India and Pakistan have long been at loggerheads since 1947, but their shared love of Bollywood has somehow survived through Partition and beyond.
Despite this, Bollywood has all too often found itself the easy target of governments hoping to make a point - most recently following the deadly attack by militants on Indian soldiers in Indian-administered Kashmir, which ended with India launching air strikes against what it said was a militant camp in Pakistan, and Pakistan downing an Indian fighter jet.
A case of survival
Pakistan's Association of Film Exhibitors said that they were banning the release of Bollywood films and in March, Pakistan's top court went a step further and ruled that no Indian content could be broadcast on local television either. The ban applies to Indian adverts, soap operas and films.

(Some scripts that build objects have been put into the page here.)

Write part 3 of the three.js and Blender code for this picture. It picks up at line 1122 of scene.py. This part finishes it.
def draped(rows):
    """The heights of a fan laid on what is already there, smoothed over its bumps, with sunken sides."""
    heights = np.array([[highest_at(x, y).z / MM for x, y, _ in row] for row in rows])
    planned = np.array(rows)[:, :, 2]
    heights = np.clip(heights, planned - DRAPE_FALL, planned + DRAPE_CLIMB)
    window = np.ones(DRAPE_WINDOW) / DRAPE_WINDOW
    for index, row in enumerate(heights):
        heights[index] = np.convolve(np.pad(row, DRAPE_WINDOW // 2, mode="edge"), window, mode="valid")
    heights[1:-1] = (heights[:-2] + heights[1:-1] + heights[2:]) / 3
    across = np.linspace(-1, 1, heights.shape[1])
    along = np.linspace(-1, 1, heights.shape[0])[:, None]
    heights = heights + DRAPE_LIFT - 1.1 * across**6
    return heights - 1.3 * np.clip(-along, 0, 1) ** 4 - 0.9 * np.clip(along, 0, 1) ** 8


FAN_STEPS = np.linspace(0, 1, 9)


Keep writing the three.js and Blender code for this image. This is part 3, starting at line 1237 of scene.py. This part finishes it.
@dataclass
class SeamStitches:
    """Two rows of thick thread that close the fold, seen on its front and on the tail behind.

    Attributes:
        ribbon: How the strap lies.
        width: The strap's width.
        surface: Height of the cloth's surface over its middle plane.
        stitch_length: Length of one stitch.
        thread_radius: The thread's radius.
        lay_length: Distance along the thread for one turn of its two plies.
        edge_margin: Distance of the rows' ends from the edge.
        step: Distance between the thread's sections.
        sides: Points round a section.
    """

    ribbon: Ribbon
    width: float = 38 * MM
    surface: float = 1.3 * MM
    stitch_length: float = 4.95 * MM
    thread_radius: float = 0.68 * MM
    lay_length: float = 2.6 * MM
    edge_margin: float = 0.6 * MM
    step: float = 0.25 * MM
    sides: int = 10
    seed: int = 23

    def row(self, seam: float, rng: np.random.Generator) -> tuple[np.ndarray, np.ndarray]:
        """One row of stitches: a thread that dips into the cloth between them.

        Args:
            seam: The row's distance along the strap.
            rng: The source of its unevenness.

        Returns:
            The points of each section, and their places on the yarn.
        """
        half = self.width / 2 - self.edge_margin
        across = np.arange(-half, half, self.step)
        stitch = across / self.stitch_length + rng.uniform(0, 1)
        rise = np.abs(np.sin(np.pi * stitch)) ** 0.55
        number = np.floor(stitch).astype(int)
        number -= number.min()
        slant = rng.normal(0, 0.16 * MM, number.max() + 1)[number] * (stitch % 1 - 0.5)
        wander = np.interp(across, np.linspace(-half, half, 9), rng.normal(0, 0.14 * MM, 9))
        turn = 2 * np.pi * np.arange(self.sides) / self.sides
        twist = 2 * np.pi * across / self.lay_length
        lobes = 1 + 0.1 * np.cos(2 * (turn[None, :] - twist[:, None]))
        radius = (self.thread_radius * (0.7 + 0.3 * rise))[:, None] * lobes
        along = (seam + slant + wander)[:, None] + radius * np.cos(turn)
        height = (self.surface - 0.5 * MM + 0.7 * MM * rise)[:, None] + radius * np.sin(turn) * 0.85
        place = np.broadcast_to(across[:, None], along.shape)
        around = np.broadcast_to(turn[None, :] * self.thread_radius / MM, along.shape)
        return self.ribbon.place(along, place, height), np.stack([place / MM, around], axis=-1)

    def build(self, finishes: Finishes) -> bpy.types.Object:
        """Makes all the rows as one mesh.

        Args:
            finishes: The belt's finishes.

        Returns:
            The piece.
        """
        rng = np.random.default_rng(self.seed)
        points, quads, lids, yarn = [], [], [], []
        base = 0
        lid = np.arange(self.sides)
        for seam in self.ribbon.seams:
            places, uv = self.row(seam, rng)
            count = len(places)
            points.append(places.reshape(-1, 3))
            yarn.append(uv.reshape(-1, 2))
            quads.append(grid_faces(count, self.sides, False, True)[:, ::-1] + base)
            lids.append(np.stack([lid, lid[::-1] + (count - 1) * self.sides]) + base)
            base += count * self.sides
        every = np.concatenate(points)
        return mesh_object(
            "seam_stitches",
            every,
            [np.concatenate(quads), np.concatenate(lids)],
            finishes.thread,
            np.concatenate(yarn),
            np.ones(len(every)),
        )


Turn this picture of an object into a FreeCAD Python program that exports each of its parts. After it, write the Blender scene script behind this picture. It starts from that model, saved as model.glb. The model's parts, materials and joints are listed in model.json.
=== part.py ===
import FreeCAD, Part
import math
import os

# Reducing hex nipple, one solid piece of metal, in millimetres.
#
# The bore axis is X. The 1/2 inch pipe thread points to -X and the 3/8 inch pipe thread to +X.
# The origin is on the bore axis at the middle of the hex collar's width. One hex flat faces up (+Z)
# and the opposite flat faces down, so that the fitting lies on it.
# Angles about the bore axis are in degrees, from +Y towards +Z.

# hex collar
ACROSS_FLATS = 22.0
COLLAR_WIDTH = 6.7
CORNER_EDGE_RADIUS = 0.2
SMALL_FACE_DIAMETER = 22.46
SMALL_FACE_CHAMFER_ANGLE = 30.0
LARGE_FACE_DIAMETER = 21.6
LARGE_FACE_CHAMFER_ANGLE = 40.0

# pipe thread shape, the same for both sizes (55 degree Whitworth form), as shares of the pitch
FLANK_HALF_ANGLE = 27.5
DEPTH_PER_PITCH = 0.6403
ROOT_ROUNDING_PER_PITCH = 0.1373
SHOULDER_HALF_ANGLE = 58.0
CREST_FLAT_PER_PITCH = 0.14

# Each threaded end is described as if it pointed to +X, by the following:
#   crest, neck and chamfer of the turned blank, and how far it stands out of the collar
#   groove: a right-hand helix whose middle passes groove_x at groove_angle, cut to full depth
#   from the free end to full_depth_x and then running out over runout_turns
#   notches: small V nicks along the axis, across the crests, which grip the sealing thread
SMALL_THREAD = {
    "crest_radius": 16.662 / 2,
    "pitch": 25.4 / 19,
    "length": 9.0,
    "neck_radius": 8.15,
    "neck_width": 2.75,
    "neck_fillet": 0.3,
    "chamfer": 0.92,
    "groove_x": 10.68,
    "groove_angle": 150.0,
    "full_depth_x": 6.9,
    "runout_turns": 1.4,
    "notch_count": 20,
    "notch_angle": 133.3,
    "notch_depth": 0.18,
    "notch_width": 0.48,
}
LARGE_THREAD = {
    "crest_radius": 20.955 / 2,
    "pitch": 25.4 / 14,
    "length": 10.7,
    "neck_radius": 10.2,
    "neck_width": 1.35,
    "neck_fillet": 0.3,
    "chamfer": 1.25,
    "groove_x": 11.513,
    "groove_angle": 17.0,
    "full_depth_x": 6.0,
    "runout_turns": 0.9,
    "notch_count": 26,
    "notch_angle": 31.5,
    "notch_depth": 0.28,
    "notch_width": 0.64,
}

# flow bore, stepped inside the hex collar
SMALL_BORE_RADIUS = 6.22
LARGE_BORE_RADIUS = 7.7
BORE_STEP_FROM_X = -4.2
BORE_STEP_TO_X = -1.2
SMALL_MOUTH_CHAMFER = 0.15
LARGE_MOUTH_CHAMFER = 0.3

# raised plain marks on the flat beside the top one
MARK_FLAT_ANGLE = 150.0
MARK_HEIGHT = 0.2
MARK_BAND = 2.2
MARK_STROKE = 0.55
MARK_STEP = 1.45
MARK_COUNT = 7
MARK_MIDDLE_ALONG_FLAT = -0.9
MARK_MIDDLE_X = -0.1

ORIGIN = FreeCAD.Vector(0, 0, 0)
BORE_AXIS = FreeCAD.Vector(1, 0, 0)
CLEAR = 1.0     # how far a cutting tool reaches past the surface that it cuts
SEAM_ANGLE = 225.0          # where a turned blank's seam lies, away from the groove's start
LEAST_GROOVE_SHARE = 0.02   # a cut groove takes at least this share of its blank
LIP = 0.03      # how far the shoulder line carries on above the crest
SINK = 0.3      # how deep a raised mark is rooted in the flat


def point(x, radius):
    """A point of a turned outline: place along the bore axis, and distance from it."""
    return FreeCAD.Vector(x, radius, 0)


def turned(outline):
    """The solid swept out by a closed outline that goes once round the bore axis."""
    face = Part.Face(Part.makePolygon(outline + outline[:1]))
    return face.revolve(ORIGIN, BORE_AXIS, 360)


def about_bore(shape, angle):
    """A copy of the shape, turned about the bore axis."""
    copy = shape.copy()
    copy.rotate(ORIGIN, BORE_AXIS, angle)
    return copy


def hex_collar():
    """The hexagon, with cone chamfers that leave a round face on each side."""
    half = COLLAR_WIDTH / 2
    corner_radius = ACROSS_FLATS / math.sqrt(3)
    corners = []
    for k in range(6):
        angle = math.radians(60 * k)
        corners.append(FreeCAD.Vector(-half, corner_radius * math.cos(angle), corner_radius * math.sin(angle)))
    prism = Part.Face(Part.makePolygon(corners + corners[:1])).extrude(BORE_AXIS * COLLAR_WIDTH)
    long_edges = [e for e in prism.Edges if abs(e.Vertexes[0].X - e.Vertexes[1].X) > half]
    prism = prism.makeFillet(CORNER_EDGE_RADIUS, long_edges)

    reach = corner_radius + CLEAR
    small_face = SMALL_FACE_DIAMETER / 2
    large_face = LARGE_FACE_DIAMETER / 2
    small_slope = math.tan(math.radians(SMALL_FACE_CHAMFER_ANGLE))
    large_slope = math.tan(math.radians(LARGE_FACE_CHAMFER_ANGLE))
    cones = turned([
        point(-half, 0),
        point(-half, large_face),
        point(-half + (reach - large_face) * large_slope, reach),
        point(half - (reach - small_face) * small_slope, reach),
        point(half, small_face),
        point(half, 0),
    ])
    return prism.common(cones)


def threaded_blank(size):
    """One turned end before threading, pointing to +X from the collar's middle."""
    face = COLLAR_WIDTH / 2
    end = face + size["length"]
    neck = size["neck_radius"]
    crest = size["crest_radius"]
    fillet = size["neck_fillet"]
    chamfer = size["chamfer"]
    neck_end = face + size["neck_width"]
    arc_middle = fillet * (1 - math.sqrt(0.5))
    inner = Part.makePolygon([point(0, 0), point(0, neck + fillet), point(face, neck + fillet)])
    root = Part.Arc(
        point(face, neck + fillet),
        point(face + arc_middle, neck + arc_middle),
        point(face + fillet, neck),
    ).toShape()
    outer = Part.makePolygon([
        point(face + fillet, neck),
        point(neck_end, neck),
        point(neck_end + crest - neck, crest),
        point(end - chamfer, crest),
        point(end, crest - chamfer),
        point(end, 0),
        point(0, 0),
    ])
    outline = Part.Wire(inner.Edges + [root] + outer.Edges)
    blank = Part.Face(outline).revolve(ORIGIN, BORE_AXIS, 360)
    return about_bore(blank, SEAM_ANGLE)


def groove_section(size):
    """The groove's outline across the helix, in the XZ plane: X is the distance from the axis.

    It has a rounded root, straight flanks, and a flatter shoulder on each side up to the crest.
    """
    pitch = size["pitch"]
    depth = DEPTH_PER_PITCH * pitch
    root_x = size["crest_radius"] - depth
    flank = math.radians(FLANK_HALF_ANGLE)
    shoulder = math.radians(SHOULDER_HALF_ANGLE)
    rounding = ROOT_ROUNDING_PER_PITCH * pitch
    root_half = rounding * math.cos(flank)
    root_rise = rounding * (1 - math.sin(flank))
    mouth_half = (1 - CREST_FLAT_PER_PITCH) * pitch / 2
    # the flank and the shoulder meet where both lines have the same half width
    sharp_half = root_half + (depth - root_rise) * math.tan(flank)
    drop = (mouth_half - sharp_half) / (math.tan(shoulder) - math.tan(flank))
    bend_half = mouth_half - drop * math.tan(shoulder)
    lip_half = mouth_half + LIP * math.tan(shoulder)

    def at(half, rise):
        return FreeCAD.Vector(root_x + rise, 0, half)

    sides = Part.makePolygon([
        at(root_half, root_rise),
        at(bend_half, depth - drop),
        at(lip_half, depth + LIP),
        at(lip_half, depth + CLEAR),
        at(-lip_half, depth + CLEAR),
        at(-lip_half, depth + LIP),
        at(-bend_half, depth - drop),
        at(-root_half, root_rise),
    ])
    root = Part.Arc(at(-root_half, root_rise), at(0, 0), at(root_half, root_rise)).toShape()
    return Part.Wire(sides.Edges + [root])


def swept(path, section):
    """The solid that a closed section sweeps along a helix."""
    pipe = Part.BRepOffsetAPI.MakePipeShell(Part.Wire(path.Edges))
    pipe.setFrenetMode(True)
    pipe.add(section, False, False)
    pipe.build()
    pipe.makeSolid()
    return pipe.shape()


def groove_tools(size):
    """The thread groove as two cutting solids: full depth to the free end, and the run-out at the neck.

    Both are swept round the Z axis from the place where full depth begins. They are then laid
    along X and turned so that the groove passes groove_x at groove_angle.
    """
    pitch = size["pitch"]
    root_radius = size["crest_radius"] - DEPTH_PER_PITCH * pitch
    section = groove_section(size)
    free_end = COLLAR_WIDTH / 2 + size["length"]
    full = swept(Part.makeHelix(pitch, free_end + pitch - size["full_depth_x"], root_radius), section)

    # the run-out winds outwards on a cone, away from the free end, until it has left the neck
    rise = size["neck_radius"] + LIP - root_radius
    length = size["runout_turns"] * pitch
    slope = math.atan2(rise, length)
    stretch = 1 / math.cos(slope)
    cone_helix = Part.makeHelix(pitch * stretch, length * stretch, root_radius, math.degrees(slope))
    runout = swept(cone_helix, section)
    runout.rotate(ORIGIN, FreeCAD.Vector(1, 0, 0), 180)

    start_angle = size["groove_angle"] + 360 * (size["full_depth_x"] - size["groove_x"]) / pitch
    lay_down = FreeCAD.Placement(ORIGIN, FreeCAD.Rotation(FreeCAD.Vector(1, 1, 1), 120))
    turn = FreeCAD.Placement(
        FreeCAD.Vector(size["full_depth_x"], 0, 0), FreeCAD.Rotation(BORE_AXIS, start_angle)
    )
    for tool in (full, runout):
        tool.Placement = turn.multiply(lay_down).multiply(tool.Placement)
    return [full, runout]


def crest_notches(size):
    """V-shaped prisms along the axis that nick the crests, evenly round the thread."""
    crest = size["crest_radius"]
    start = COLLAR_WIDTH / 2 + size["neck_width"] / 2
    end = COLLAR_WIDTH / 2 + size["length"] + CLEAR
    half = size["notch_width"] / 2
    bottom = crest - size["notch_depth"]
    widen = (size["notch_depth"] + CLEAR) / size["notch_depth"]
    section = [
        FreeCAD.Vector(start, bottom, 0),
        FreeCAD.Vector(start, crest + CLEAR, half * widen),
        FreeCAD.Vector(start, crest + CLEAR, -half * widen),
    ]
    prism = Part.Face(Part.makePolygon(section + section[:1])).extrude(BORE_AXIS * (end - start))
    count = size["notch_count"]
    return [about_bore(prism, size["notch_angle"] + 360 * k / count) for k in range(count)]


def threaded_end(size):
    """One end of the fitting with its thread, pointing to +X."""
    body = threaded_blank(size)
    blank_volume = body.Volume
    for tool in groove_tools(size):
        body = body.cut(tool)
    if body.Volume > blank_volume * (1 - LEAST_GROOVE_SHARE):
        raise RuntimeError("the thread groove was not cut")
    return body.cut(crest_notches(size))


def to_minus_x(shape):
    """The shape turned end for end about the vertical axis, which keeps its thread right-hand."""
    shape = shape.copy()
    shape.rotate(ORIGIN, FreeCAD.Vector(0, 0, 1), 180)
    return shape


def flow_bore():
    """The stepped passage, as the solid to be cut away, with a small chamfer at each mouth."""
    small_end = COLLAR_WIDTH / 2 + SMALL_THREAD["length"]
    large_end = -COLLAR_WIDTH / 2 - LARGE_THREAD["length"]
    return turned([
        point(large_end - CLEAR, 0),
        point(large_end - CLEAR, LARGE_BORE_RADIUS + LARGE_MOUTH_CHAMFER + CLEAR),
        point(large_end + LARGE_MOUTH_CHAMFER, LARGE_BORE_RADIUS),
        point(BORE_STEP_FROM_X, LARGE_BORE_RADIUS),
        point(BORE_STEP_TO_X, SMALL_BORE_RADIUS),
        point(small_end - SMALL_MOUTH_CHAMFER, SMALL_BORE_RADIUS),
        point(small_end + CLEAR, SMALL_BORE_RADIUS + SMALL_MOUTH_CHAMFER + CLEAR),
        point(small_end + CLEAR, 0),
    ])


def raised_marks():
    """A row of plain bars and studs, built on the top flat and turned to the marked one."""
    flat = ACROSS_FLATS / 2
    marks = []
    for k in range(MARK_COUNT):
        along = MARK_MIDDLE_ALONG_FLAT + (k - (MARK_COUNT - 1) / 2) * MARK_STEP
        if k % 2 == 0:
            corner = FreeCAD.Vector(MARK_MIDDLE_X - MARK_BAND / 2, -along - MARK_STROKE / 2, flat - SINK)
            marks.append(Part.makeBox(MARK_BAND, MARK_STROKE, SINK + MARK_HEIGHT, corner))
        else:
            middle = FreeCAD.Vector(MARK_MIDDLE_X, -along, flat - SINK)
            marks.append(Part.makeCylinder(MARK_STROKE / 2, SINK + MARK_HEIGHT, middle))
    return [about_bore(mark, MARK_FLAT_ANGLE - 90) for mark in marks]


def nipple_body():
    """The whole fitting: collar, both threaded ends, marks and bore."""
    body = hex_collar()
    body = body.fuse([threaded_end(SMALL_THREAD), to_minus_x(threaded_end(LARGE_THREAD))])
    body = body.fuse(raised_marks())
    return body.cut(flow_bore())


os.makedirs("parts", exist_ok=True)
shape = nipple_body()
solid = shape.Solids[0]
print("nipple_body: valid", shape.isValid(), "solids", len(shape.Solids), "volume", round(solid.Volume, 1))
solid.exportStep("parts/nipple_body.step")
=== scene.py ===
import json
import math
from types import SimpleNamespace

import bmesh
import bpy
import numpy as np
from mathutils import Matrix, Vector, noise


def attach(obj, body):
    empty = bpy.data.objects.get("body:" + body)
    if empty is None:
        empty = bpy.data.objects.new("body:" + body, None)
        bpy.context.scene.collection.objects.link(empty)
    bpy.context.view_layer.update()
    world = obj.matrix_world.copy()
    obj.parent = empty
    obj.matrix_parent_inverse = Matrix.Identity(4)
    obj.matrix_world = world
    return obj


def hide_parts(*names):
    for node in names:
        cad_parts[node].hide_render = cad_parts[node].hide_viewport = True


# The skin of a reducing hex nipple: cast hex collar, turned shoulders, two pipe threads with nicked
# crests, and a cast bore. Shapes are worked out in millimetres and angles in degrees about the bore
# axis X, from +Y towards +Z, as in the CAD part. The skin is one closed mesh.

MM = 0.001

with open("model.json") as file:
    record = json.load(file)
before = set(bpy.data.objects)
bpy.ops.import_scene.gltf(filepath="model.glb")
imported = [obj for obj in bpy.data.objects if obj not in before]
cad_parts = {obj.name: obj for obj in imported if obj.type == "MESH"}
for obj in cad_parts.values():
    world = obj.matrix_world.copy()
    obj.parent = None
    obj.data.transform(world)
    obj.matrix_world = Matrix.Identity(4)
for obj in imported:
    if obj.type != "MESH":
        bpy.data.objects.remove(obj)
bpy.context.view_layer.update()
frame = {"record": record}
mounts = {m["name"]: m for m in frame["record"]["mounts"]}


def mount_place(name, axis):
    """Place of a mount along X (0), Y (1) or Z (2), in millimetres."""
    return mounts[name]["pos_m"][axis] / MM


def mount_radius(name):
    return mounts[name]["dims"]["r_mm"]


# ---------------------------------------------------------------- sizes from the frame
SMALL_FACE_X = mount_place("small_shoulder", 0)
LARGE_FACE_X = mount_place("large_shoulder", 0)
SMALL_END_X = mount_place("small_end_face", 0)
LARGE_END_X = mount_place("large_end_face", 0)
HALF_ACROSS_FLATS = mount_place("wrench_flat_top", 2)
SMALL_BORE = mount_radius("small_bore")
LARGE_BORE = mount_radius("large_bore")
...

"Who would want to watch Indian content when India is intruding [into] the country's boundaries?" the Supreme Court judge demanded as he imposed the ban.
Student Aqsa Khan, 24, wholeheartedly agrees.
"They are imposing war on us, how can we let their movies and dramas get released in Pakistan?" she asked.
But exactly who the ban will really punish is yet to be seen.
For a substantial number of Pakistanis, the pleasure of engaging with Indian entertainment would trump the patriotism of supporting a ban on it.
"I grew up watching Shah Rukh Khan, Aamir Khan and Salman Khan," said Ali Shiwari, an avid cinemagoer who was so inspired by Indian cinema he decided to study film.
"It will take time to find someone like them in the Pakistani industry."
Perhaps more importantly, however, taking it out of the equation could result in economic consequences - for Pakistanis.
"The Indian film industry is crucial for sustaining the Pakistani box office," Rafay Mahmood, a film journalist, points out.
There are around 120 movie theatres in the country, he explained, and the average shelf life of a good film is about two weeks. By his estimate, Pakistani cinemas need to show at least 26 new films to stay in business.
But Pakistan's own film industry has only been producing 12 to 15 movies a year. And, Mr Mahmood notes, these did not attract a large audience.
In fact, some 70% of the Pakistani movie industry's revenue is earned through Indian films, according to entertainment journalist Hassan Zaidi.
"This ban is just not sustainable," he said. "The film industry here cannot survive without Bollywood."
There is proof of just how hard such a ban would hit Pakistan: this is not the country's first ban on Bollywood.
The longest lasted 40 years, from 1965 until 2005, put in place after a war with India.
It sent the industry into decline: several hundred film theatres across Pakistan were converted into shopping malls or wedding halls.
Once it was lifted, the Pakistani movie industry - which had died a death in the 1990s - also began to revive.
"This spurred the return of audiences to the cinema," said Atika Rehman, editor of Dawn news website in Pakistan and and a former entertainment journalist. "It also encouraged Pakistani filmmakers to start producing films."
But these Pakistani movies didn't always match Bollywood in budget or star power.
That could explain why Bollywood has accounted for more than 60% of film screenings in Pakistani cinemas in recent years, followed by Hollywood, according to a cinema business source.
In fairness, the two recent bans on Indian content in Pakistan were reciprocal - the current one was imposed after the All India Cine Workers Association (AICWA) announced a total ban on Pakistani actors and artists working in Bollywood following the Kashmir attack.
And it wasn't the first time India had announced such a ban: Pakistan's Fawad Khan was banned from acting in Bollywood films after an Indian right-wing group demanded that all Pakistani artists leave the country after the "surgical strikes" in 2016. Khan had acted in a few Bollywood films by then and continues to enjoy a fan following in India.
There was also a huge uproar when Bollywood actor Shah Rukh Khan starred in a movie alongside Pakistani actress Mahira Khan in 2017. The movie's release was punctuated by controversies as right-wing Hindu groups in India demanded for it to be banned. Its release date was delayed in India - but it did not screen in Pakistan, where the censor board claimed the film had "objectionable content".
Nadeem Mandviwala, a Pakistani film producer, hopes that this ban is temporary.
"Hopefully better sense will prevail between the two countries," he added.
And let's not forget, these days Bollywood enthusiasts can stream films on Netflix, YouTube and other platforms - reducing the ban to little more than symbolism.